By coincidence, yesterday Melissa Bell at Vox announced that they're (re)entering the field of data journalism in a almost parodically-titled post. I'm a little confused about the timing, since I thought data journalism was a part of their whole raison d'etre, but maybe I'm confusing them with a different scrappy, SEO-oriented news startup. Regardless, welcome to the party! After name-checking Philip Meyer's Precision Journalism, Bell adds a list of nine basic guidelines they plan to use. It's not a bad list, although several items are inoffensively bland (has anyone ever aspired to produce content that isn't "relevant and useful?").

  1. Vox will work to provide the most relevant and useful data behind the news, when you need it, in ways that help you understand the stories that matter most.
  2. We will work to make all the data behind our stories available to you to download and play with for yourself.
  3. We want you to improve on what we’ve done, to play with the data, visualize it, and help us analyze it — and make our work better.
  4. We will prioritize building data sets that can feed many stories, rather than focusing on one-off projects.
  5. Our data visualizations will be clear, concise, and deep — to help you understand our editorial better. They will adhere to design rules which ensure their accuracy and transparency.
  6. In the event we make a mistake (they do happen), we will swiftly and clearly clarify, correct, and communicate that as transparently as we can.
  7. We will curate and showcase the best data infographics and visualizations on the web.
  8. Visualizations we produce in-house will work well on as many platforms as possible: if you view it on a smartphone, it will function as well as it does on web.
  9. We will curate and publish the best content that our community of readers produces. Our data journalism is as much about you, the community, as it is about us: this is a partnership.
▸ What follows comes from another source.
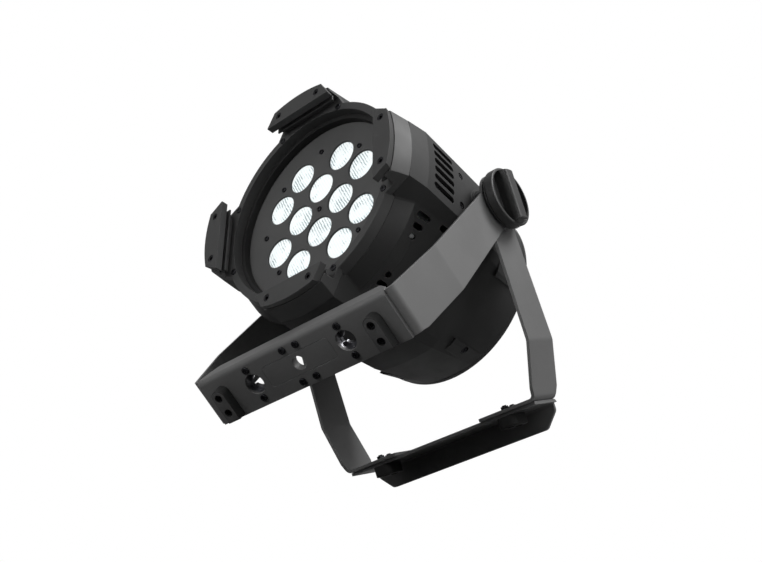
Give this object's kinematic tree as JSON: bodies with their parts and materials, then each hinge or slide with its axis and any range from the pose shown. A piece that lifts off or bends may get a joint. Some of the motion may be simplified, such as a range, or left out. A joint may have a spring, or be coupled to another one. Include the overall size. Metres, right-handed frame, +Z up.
{
  "type": "par can light",
  "caption": "Short LED stage flood in a faceted black can with a ring of lenses, standing on a pair of steel brackets that swing about two side knobs.",
  "frame": {"origin": "on the floor, under the middle of the outline box", "axes": "+Z up, +X along the tilt axis to the right-hand knob as seen from in front, light leaves along -Y and 2.6 degrees up"},
  "size_m": [0.3004, 0.2603, 0.3126],
  "materials": {
    "can_paint": "matt black powder coat",
    "bezel_paint": "matt",
    "plate_paint": "satin",
    "bracket_paint": "satin",
    "black_screws": "black oxide",
    "pad_rubber": "matt",
    "zinc_steel": "satin",
    "black_plastic": "matt",
    "knob_plastic": "satin",
    "button_plastic": "matt",
    "lens_clear": "lit, ribbed front",
    "board_white": "matt",
    "led_glow": "lit",
    "aluminium": "satin",
    "board_green": "satin",
    "display_glass": "gloss",
    "power_in_blue": "satin",
    "power_out_grey": "satin",
    "brass": "machined"
  },
  "bodies": {
    "front_bracket": {"front_arm_left": "bracket_paint", "front_arm_right": "bracket_paint", "front_plate": "bracket_paint", "spigot_block": "bracket_paint", "front_plate_screws": "black_screws", "front_pad_bolts": "black_screws", "friction_discs": "black_plastic", "latch_receptacle_left": "zinc_steel", "latch_receptacle_right": "zinc_steel", "front_pad_left": "pad_rubber", "front_pad_right": "pad_rubber"},
    "rear_bracket": {"rear_arm_left": "bracket_paint", "rear_arm_right": "bracket_paint", "rear_plate": "bracket_paint", "rear_pad_left": "pad_rubber", "rear_pad_right": "pad_rubber", "rear_pad_bolts": "black_screws"},
    "can": {"can_body": "can_paint", "side_screws": "black_screws", "tab_screws": "black_screws", "front_bezel": "bezel_paint", "bezel_screws": "black_screws", "holder_plate_right": "bezel_paint", "holder_plate_top": "bezel_paint", "holder_plate_left": "bezel_paint", "holder_plate_bottom": "bezel_paint", "holder_screws": "black_screws", "lens_plate": "plate_paint", "lens_plate_screws": "black_screws", "standoffs": "zinc_steel", "lenses": "lens_clear", "led_board": "board_white", "led_chips": "led_glow", "heat_sink": "aluminium", "power_supply": "board_green", "control_board": "board_green", "rear_cover": "can_paint", "display_window": "display_glass", "data_inlet": "black_plastic", "data_outlet": "black_plastic", "power_inlet": "power_in_blue", "power_outlet": "power_out_grey", "socket_screws": "black_screws", "fuse_holder": "black_plastic", "safety_eye": "zinc_steel", "safety_eye_nut": "zinc_steel", "side_straps": "zinc_steel", "pivot_insert_left": "brass", "pivot_insert_right": "brass"},
    "clamp_left": {"thrust_washer_left": "black_plastic"},
    "clamp_right": {"thrust_washer_right": "black_plastic"},
    "knob_left": {"knob_left": "knob_plastic", "knob_stud_left": "zinc_steel"},
    "knob_right": {"knob_right": "knob_plastic", "knob_stud_right": "zinc_steel"},
    "menu_button_1": {"menu_button_1": "button_plastic"},
    "menu_button_2": {"menu_button_2": "button_plastic"},
    "menu_button_3": {"menu_button_3": "button_plastic"},
    "menu_button_4": {"menu_button_4": "button_plastic"}
  },
  "joints": [
    {"name": "can_tilt", "type": "hinge", "parent": "front_bracket", "child": "can", "pos_m": [0, 0.01256, 0.18692], "axis": [1, 0, 0], "range_deg": [-100, 100]},
    {"name": "rear_bracket_swing", "type": "hinge", "parent": "front_bracket", "child": "rear_bracket", "pos_m": [0, 0.01256, 0.18692], "axis": [1, 0, 0], "range_deg": [-58, 60]},
    {"name": "clamp_right_travel", "type": "slide", "parent": "front_bracket", "child": "clamp_right", "axis": [1, 0, 0], "range_m": [0, 0.00076]},
    {"name": "knob_right_turn", "type": "hinge", "parent": "clamp_right", "child": "knob_right", "pos_m": [0, 0.01256, 0.18692], "axis": [1, 0, 0], "range_deg": [0, 180]},
    {"name": "clamp_left_travel", "type": "slide", "parent": "front_bracket", "child": "clamp_left", "axis": [-1, 0, 0], "range_m": [0, 0.00076]},
    {"name": "knob_left_turn", "type": "hinge", "parent": "clamp_left", "child": "knob_left", "pos_m": [0, 0.01256, 0.18692], "axis": [-1, 0, 0], "range_deg": [0, 180]},
    {"name": "menu_button_1_press", "type": "slide", "parent": "can", "child": "menu_button_1", "axis": [0, -0.9989, 0.0462], "range_m": [0, 0.0012], "stiffness_N_per_m": 600, "springref_m": -0.001},
    {"name": "menu_button_2_press", "type": "slide", "parent": "can", "child": "menu_button_2", "axis": [0, -0.9989, 0.0462], "range_m": [0, 0.0012], "stiffness_N_per_m": 600, "springref_m": -0.001},
    {"name": "menu_button_3_press", "type": "slide", "parent": "can", "child": "menu_button_3", "axis": [0, -0.9989, 0.0462], "range_m": [0, 0.0012], "stiffness_N_per_m": 600, "springref_m": -0.001},
    {"name": "menu_button_4_press", "type": "slide", "parent": "can", "child": "menu_button_4", "axis": [0, -0.9989, 0.0462], "range_m": [0, 0.0012], "stiffness_N_per_m": 600, "springref_m": -0.001}
  ],
  "couplings": [
    {"joint": "clamp_right_travel", "follows": "knob_right_turn", "m_per_rad": 0.00023873},
    {"joint": "clamp_left_travel", "follows": "knob_left_turn", "m_per_rad": 0.00023873}
  ]
}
Some of these goals are particularly strong, and we share them at the Seattle Times. Take #2, for example: not only do I think it's important that we publish the data on which our visualizations are built whenever possible, but we also open-source our graphics so that people can see the methodology we used. It's also just good sense to be mobile-friendly (#8), although I personally believe that there are some times when a story simply can't be fully told on a 4" screen.
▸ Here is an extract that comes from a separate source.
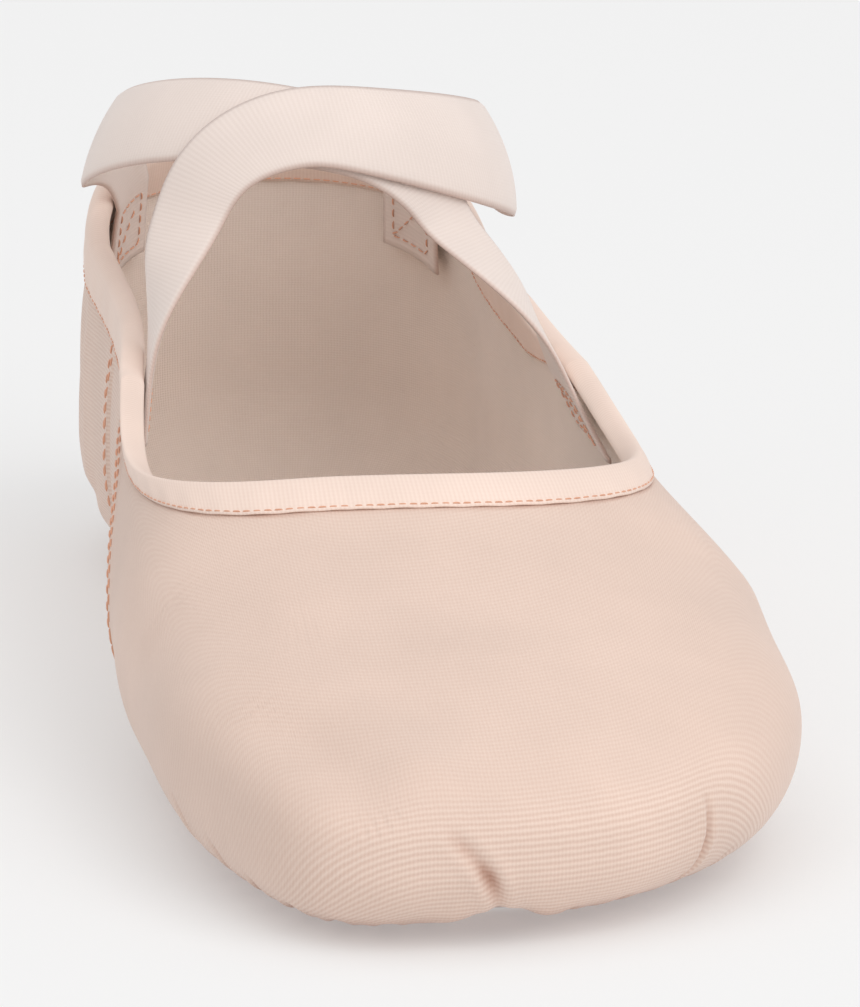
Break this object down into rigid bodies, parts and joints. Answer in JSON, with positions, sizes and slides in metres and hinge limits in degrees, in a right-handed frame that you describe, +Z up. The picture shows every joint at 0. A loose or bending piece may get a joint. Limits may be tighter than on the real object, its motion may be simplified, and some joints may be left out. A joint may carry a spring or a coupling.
{
  "type": "ballet shoe",
  "caption": "Left split-sole ballet shoe of stretch canvas with a taped collar, suede patches under ball and heel, and elastics that cross over the instep.",
  "frame": {"origin": "middle of the bounding box in plan, on the floor that the shoe stands on", "axes": "+Y from the toe to the heel, +X to the little-toe side, +Z up"},
  "size_m": [0.09, 0.24, 0.081],
  "materials": {
    "canvas": "matt, finely ribbed",
    "binding": "matt tape",
    "suede": "napped",
    "insole": "matt",
    "elastic": "satin, cross ribbed"
  },
  "bodies": {
    "root": {"upper": "canvas", "collar_binding": "binding", "sole_patch_forefoot": "suede", "sole_patch_heel": "suede", "insole_forefoot": "insole", "insole_heel": "insole", "strap_over": "elastic", "strap_under": "elastic"}
  },
  "joints": []
}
I'm less sure about curation, either from readers (#9) or around the web(#7), particularly in conjunction with accuracy and corrections (#6). One of the strengths of a newsroom is supposed to be fact-checking, but it's not clear to me what the process is for verification of third-party visualizations, or if Vox plans to do so at all (it hasn't been evident to me as a reader that they do it now). Which is too bad, because I think a kind of real-time "Snopes for bad reporting" is a site I'd definitely support.

But I'm really most skeptical of #4, which Bell elsewhere refers to as "finding, cleaning, and setting up data streams so that they can be the source for repeated stories." It's not that I think it's necessarily a stupid idea. I'm just not sure that it's effective, based on my experience. Data stories are just reporting. Data streams are reporting on top of engineering on top of reporting.

CQ's Economy Tracker, for example, was my team's attempt at a reusable data API, but it turned out to be a frustrating experience to keep it topped off with up-to-date content, the architecture was a hard problem to solve, and the number of stories we pulled out of it probably didn't justify the effort. It turns out that it's hard to find a data set that can actually support a series of articles.

(You may say, at this point, hang on a minute: wasn't Congressional Quarterly an example of exactly what we're talking about? It's a large, data-oriented news organization that sold access to data streams, and maintained datasets that were used to build stories and interactives via the multimedia team. Which is true, but it elides a number of factors: CQ was a single-purpose news site — congress and legislation only — with a huge number of reporters feeding the beast and a large technical staff to tend to it. Vox does not have those advantages, since it's a general-audience, international news site with a much smaller staff.)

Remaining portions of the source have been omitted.